Throughout this metamorphosis, I also found myself confronting some big fat truths of internalized shame around sex and my body, the exact things I was hiding from for so many years. In order to have any healthy love in my life, internal or external, I had to deal with these anxieties head-on. I used to be extremely agreeable, admittedly just happy someone wanted to date me. I felt so unpretty and unwanted during the early years of dating and crushes—even through college. We all should get a free pass for how we looked and acted in middle school, an era when every single person is battling with extreme awkwardness and confusion. This is when boys and girls start to like each other, but instead of a secret admirer, I got anonymous messages on FormSpring about my chubby body and frizzy hair. Still, when I look back on photos from high school, I can’t help but feel so sad. All I see is a very conventionally pretty, tall blonde girl who still thought of herself as unattractive because she didn’t get asked to prom.

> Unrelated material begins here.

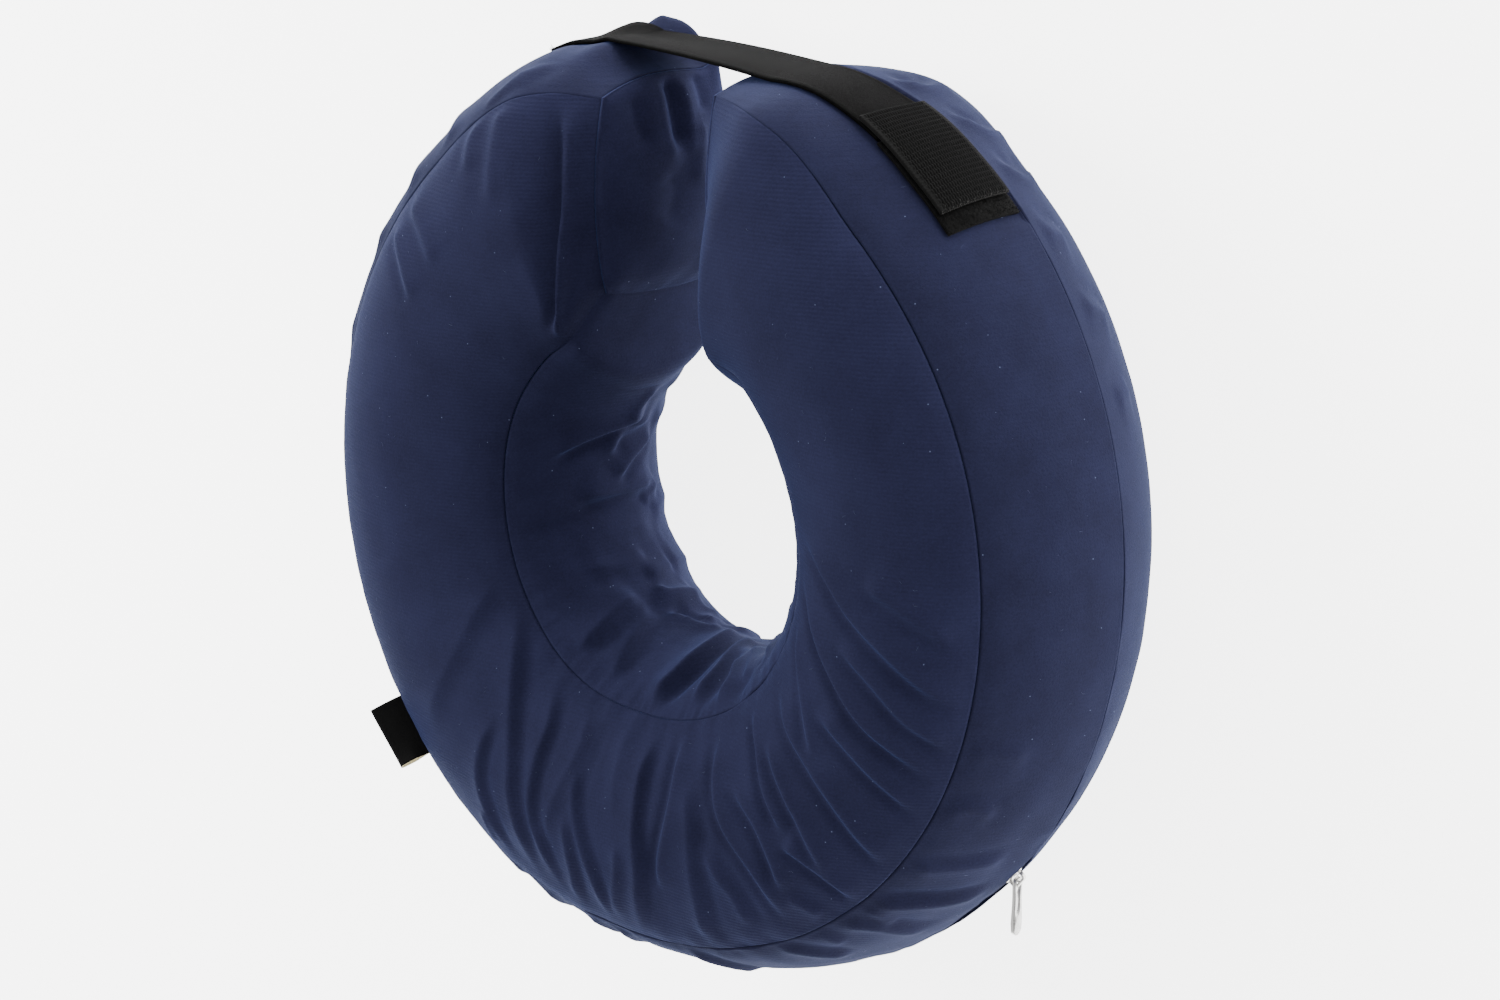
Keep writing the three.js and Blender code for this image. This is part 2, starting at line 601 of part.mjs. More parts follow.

We all deserve to feel deserving of love, but it’s not the end-all, be-all of human existence, just a piece of it. As I embarked on the rest of my pre-Paris summer, unemployed and living with my parents, I allowed myself to have some semi-reckless fun and managed to not unravel as my life did. What’s the worst that could happen: someone doesn’t like me? It took twenty-nine years of life, three of them spent in non-religious celibacy, for me to realize there are actually thousands of men who want to see me naked, which is simultaneously sort of gross and sort of empowering. I didn’t have to prove my worth to a single one of them. And when I do eventually meet “the one,” I know it will be in a state of pure freedom from the need to be liked.